● **TASK**: Output all lines exactly, with nothing added or dropped.
— Start INFORMATION SHOWN —
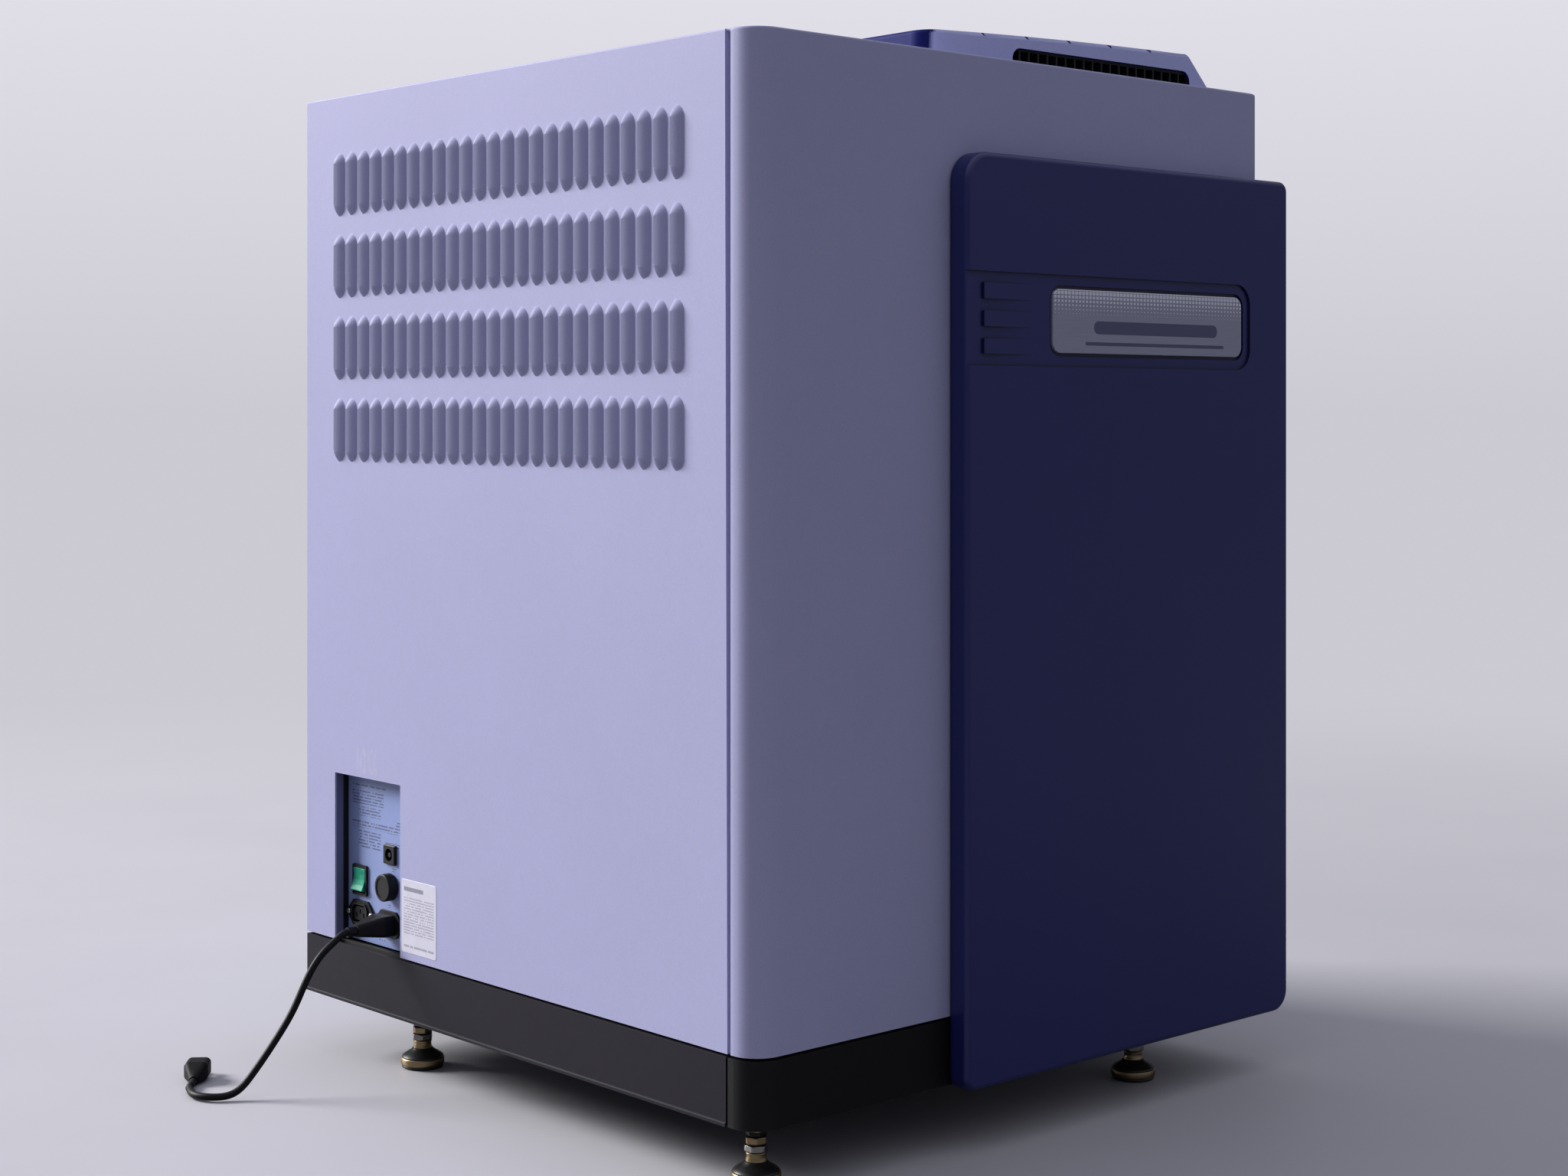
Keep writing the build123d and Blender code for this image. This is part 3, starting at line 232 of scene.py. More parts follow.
def plastic(name, base, rough=0.45, grain=1500.0, grain_s=0.2, spec=0.45, sheen=0.0, edge=0.25):
    """Moulded plastic with a fine spark-eroded grain, scuffs and brighter rubbed edges."""
    m = bpy.data.materials.new(name)
    nt, b = nodes_of(m)
    v = coords(nt)
    fine = noise(nt, v, grain, 2.0, 0.6)
    scuff = noise(nt, v, 35.0, 6.0, 0.7, 1.2)
    col = ramp(nt, scuff, [(0.35, rgba(base, 0.85)), (0.75, rgba(base, 1.2))])
    if edge:
        em = math_(nt, "MULTIPLY", edge_mask(nt, 0.0007), edge)
        col = mix(nt, em, col, rgba([min(1, c * 2.0 + 0.05) for c in base]))
    nt.links.new(col, b.inputs["Base Color"])
    r = nt.nodes.new("ShaderNodeMapRange")
    r.inputs["To Min"].default_value = rough - 0.08
    r.inputs["To Max"].default_value = rough + 0.12
    nt.links.new(scuff, r.inputs["Value"])
    nt.links.new(r.outputs[0], b.inputs["Roughness"])
    b.inputs["Specular IOR Level"].default_value = spec
    bump(nt, b, fine, grain_s, 0.00006)
    MATS[name] = m
    return m


LAV = (0.400, 0.400, 0.618)
powder("shell_paint", LAV, rough=0.52, grain=1100, grain_s=0.30, mottle=0.035, edge=0.35, edge_col=(0.62, 0.62, 0.80), spec=0.12)
powder("frame_paint", (0.18, 0.185, 0.21), rough=0.5, grain=800, edge=0.4)
powder("deck_black", (0.006, 0.006, 0.007), rough=0.6, grain=700, edge=0.1, edge_col=(0.03, 0.03, 0.03))
powder("plinth_black", (0.0050, 0.0050, 0.0062), rough=0.46, grain=1000, grain_s=0.3, edge=0.30, edge_col=(0.05, 0.05, 0.06), spec=0.22)
powder("plinth_grey", (0.0150, 0.0135, 0.0205), rough=0.55, grain=900, grain_s=0.4, mottle=0.05, edge=0.3, edge_col=(0.13, 0.125, 0.14), spec=0.14)
powder("hinge_black", (0.014, 0.014, 0.016), rough=0.35, grain=1200, edge=0.5, edge_col=(0.2, 0.2, 0.21))
powder("plate_paint", (0.245, 0.31, 0.58), rough=0.42, grain=1300, grain_s=0.12, mottle=0.02, edge=0.3)
powder("black_metal", (0.016, 0.016, 0.019), rough=0.38, grain=1400, grain_s=0.15, edge=0.5, edge_col=(0.22, 0.22, 0.24), metal=0.3)
powder("blue_plastic", (0.0128, 0.0170, 0.128), rough=0.36, grain=1600, grain_s=0.16, grain_d=0.00008, mottle=0.05, edge=0.06,
       edge_col=(0.03, 0.035, 0.24), spec=0.5, coat=0.10)
plastic("black_plastic", (0.0095, 0.0095, 0.0115), rough=0.46, spec=0.22)
plastic("cord_rubber", (0.0050, 0.0050, 0.0062), rough=0.50, grain=2200, grain_s=0.3, edge=0.1, spec=0.2)
plastic("seal_rubber", (0.012, 0.012, 0.012), rough=0.8, grain=1800, grain_s=0.6, edge=0.0)
plastic("ceramic_white", (0.80, 0.80, 0.77), rough=0.5, grain=2600, grain_s=0.1)
plastic("board_green", (0.014, 0.13, 0.055), rough=0.32, grain=500, grain_s=0.3)
metal("bright_steel", (0.62, 0.62, 0.63), rough=0.24, aniso=(1, 1, 30))
metal("foot_brass", (0.42, 0.31, 0.17), rough=0.30, aniso=(1, 1, 30))
metal("foot_steel", (0.36, 0.34, 0.33), rough=0.24, aniso=(1, 1, 30))
metal("foot_black_nut", (0.035, 0.032, 0.030), rough=0.32, aniso=(1, 1, 20))
metal("aluminium", (0.70, 0.71, 0.73), rough=0.34, aniso=(60, 1, 1))
metal("block_gold", (0.76, 0.70, 0.56), rough=0.22, aniso=(60, 1, 1))
metal("galvanised", (0.56, 0.58, 0.60), rough=0.42, aniso=(1, 1, 1), scale=120)


def green_rocker():
    m = bpy.data.materials.new("green_plastic")
    nt, b = nodes_of(m)
    v = coords(nt)
    n = noise(nt, v, 160.0, 3.0)
    col = ramp(nt, n, [(0.3, (0.010, 0.27, 0.16, 1)), (0.7, (0.018, 0.40, 0.25, 1))])
    col = mix(nt, math_(nt, "MULTIPLY", edge_mask(nt, 0.0008), 0.5), col, (0.08, 0.55, 0.38, 1))
    nt.links.new(col, b.inputs["Base Color"])
    b.inputs["Roughness"].default_value = 0.46
    b.inputs["Subsurface Weight"].default_value = 0.25
    b.inputs["Subsurface Radius"].default_value = (0.002, 0.006, 0.004)
    b.inputs["Subsurface Scale"].default_value = 1.0
    b.inputs["Specular IOR Level"].default_value = 0.22
    bump(nt, b, noise(nt, v, 1500.0), 0.08, 0.00005)
    MATS["green_plastic"] = m


def glass_filter():
    m = bpy.data.materials.new("filter_glass")
    nt, b = nodes_of(m)
    v = coords(nt)
    n = noise(nt, v, 30.0, 2.0)
    col = ramp(nt, n, [(0.2, (0.45, 0.2, 0.7, 1)), (0.5, (0.15, 0.45, 0.8, 1)), (0.8, (0.7, 0.5, 0.15, 1))])
    nt.links.new(col, b.inputs["Base Color"])
    b.inputs["Roughness"].default_value = 0.04
    b.inputs["Metallic"].default_value = 0.6
    bump(nt, b, noise(nt, v, 900.0), 0.02, 0.00002)
    MATS["filter_glass"] = m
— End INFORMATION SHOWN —
● **RESULT**:
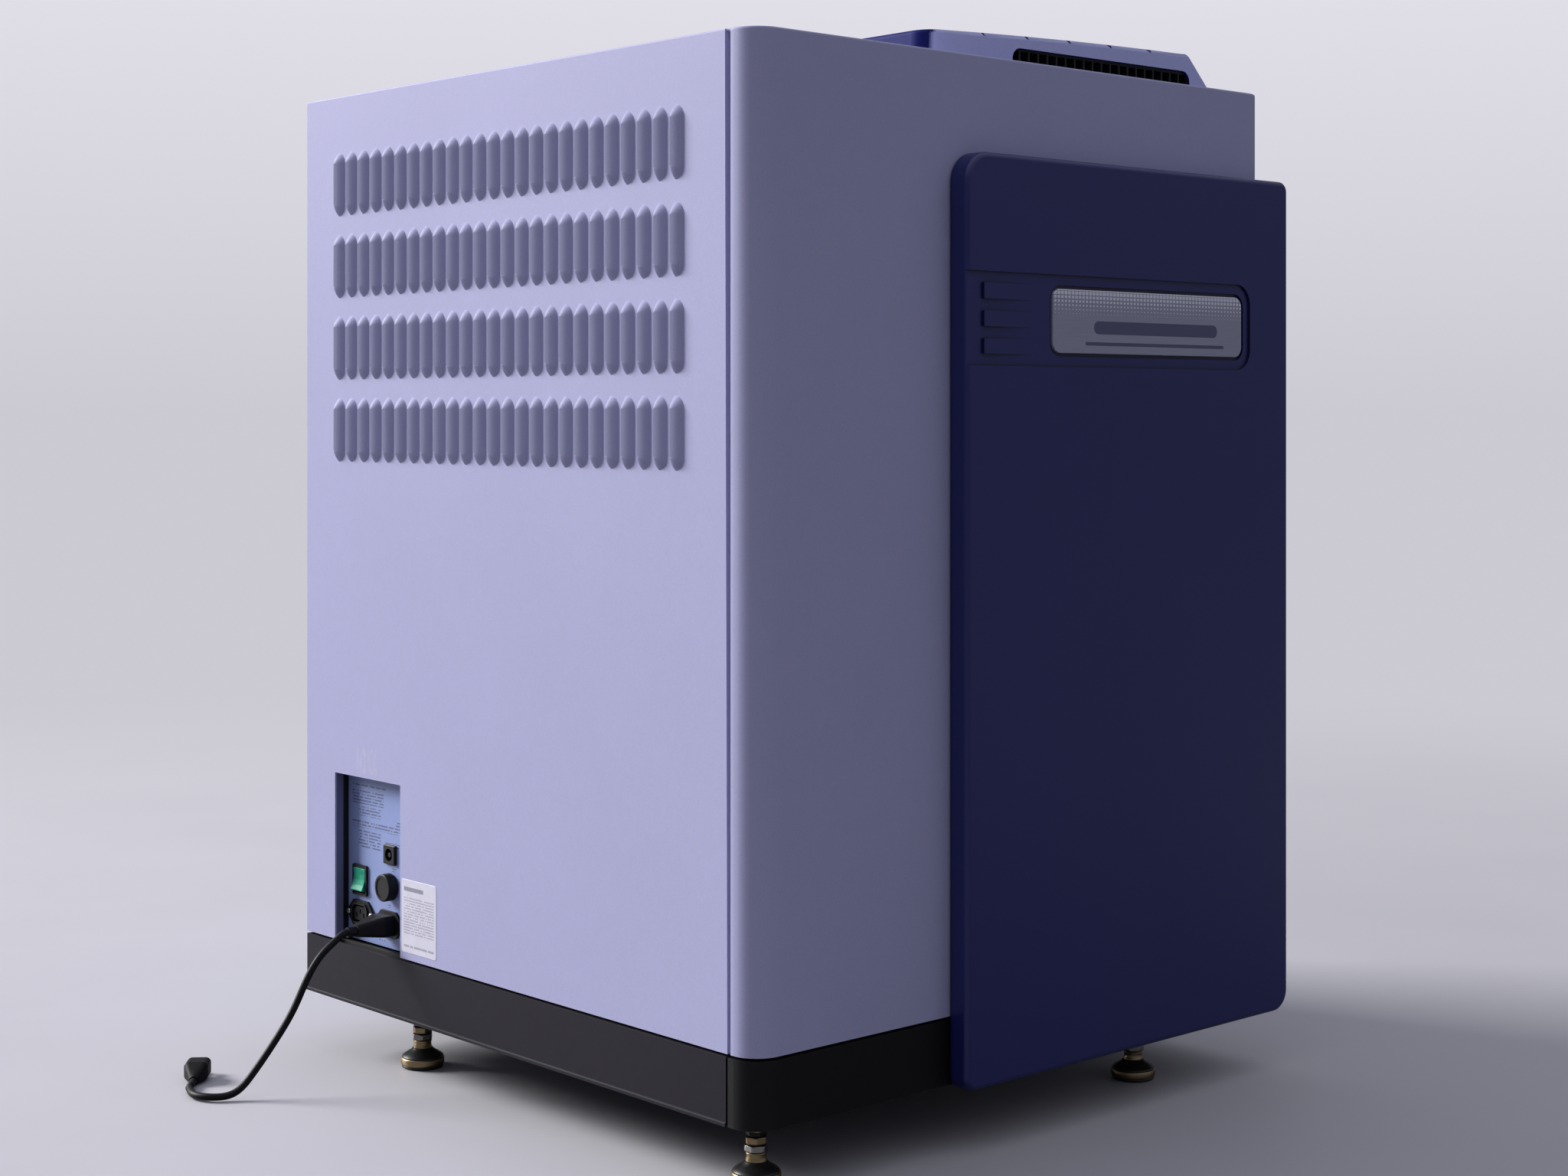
Keep writing the build123d and Blender code for this image. This is part 3, starting at line 232 of scene.py. More parts follow.
def plastic(name, base, rough=0.45, grain=1500.0, grain_s=0.2, spec=0.45, sheen=0.0, edge=0.25):
    """Moulded plastic with a fine spark-eroded grain, scuffs and brighter rubbed edges."""
    m = bpy.data.materials.new(name)
    nt, b = nodes_of(m)
    v = coords(nt)
    fine = noise(nt, v, grain, 2.0, 0.6)
    scuff = noise(nt, v, 35.0, 6.0, 0.7, 1.2)
    col = ramp(nt, scuff, [(0.35, rgba(base, 0.85)), (0.75, rgba(base, 1.2))])
    if edge:
        em = math_(nt, "MULTIPLY", edge_mask(nt, 0.0007), edge)
        col = mix(nt, em, col, rgba([min(1, c * 2.0 + 0.05) for c in base]))
    nt.links.new(col, b.inputs["Base Color"])
    r = nt.nodes.new("ShaderNodeMapRange")
    r.inputs["To Min"].default_value = rough - 0.08
    r.inputs["To Max"].default_value = rough + 0.12
    nt.links.new(scuff, r.inputs["Value"])
    nt.links.new(r.outputs[0], b.inputs["Roughness"])
    b.inputs["Specular IOR Level"].default_value = spec
    bump(nt, b, fine, grain_s, 0.00006)
    MATS[name] = m
    return m


LAV = (0.400, 0.400, 0.618)
powder("shell_paint", LAV, rough=0.52, grain=1100, grain_s=0.30, mottle=0.035, edge=0.35, edge_col=(0.62, 0.62, 0.80), spec=0.12)
powder("frame_paint", (0.18, 0.185, 0.21), rough=0.5, grain=800, edge=0.4)
powder("deck_black", (0.006, 0.006, 0.007), rough=0.6, grain=700, edge=0.1, edge_col=(0.03, 0.03, 0.03))
powder("plinth_black", (0.0050, 0.0050, 0.0062), rough=0.46, grain=1000, grain_s=0.3, edge=0.30, edge_col=(0.05, 0.05, 0.06), spec=0.22)
powder("plinth_grey", (0.0150, 0.0135, 0.0205), rough=0.55, grain=900, grain_s=0.4, mottle=0.05, edge=0.3, edge_col=(0.13, 0.125, 0.14), spec=0.14)
powder("hinge_black", (0.014, 0.014, 0.016), rough=0.35, grain=1200, edge=0.5, edge_col=(0.2, 0.2, 0.21))
powder("plate_paint", (0.245, 0.31, 0.58), rough=0.42, grain=1300, grain_s=0.12, mottle=0.02, edge=0.3)
powder("black_metal", (0.016, 0.016, 0.019), rough=0.38, grain=1400, grain_s=0.15, edge=0.5, edge_col=(0.22, 0.22, 0.24), metal=0.3)
powder("blue_plastic", (0.0128, 0.0170, 0.128), rough=0.36, grain=1600, grain_s=0.16, grain_d=0.00008, mottle=0.05, edge=0.06,
       edge_col=(0.03, 0.035, 0.24), spec=0.5, coat=0.10)
plastic("black_plastic", (0.0095, 0.0095, 0.0115), rough=0.46, spec=0.22)
plastic("cord_rubber", (0.0050, 0.0050, 0.0062), rough=0.50, grain=2200, grain_s=0.3, edge=0.1, spec=0.2)
plastic("seal_rubber", (0.012, 0.012, 0.012), rough=0.8, grain=1800, grain_s=0.6, edge=0.0)
plastic("ceramic_white", (0.80, 0.80, 0.77), rough=0.5, grain=2600, grain_s=0.1)
plastic("board_green", (0.014, 0.13, 0.055), rough=0.32, grain=500, grain_s=0.3)
metal("bright_steel", (0.62, 0.62, 0.63), rough=0.24, aniso=(1, 1, 30))
metal("foot_brass", (0.42, 0.31, 0.17), rough=0.30, aniso=(1, 1, 30))
metal("foot_steel", (0.36, 0.34, 0.33), rough=0.24, aniso=(1, 1, 30))
metal("foot_black_nut", (0.035, 0.032, 0.030), rough=0.32, aniso=(1, 1, 20))
metal("aluminium", (0.70, 0.71, 0.73), rough=0.34, aniso=(60, 1, 1))
metal("block_gold", (0.76, 0.70, 0.56), rough=0.22, aniso=(60, 1, 1))
metal("galvanised", (0.56, 0.58, 0.60), rough=0.42, aniso=(1, 1, 1), scale=120)


def green_rocker():
    m = bpy.data.materials.new("green_plastic")
    nt, b = nodes_of(m)
    v = coords(nt)
    n = noise(nt, v, 160.0, 3.0)
    col = ramp(nt, n, [(0.3, (0.010, 0.27, 0.16, 1)), (0.7, (0.018, 0.40, 0.25, 1))])
    col = mix(nt, math_(nt, "MULTIPLY", edge_mask(nt, 0.0008), 0.5), col, (0.08, 0.55, 0.38, 1))
    nt.links.new(col, b.inputs["Base Color"])
    b.inputs["Roughness"].default_value = 0.46
    b.inputs["Subsurface Weight"].default_value = 0.25
    b.inputs["Subsurface Radius"].default_value = (0.002, 0.006, 0.004)
    b.inputs["Subsurface Scale"].default_value = 1.0
    b.inputs["Specular IOR Level"].default_value = 0.22
    bump(nt, b, noise(nt, v, 1500.0), 0.08, 0.00005)
    MATS["green_plastic"] = m


def glass_filter():
    m = bpy.data.materials.new("filter_glass")
    nt, b = nodes_of(m)
    v = coords(nt)
    n = noise(nt, v, 30.0, 2.0)
    col = ramp(nt, n, [(0.2, (0.45, 0.2, 0.7, 1)), (0.5, (0.15, 0.45, 0.8, 1)), (0.8, (0.7, 0.5, 0.15, 1))])
    nt.links.new(col, b.inputs["Base Color"])
    b.inputs["Roughness"].default_value = 0.04
    b.inputs["Metallic"].default_value = 0.6
    bump(nt, b, noise(nt, v, 900.0), 0.02, 0.00002)
    MATS["filter_glass"] = m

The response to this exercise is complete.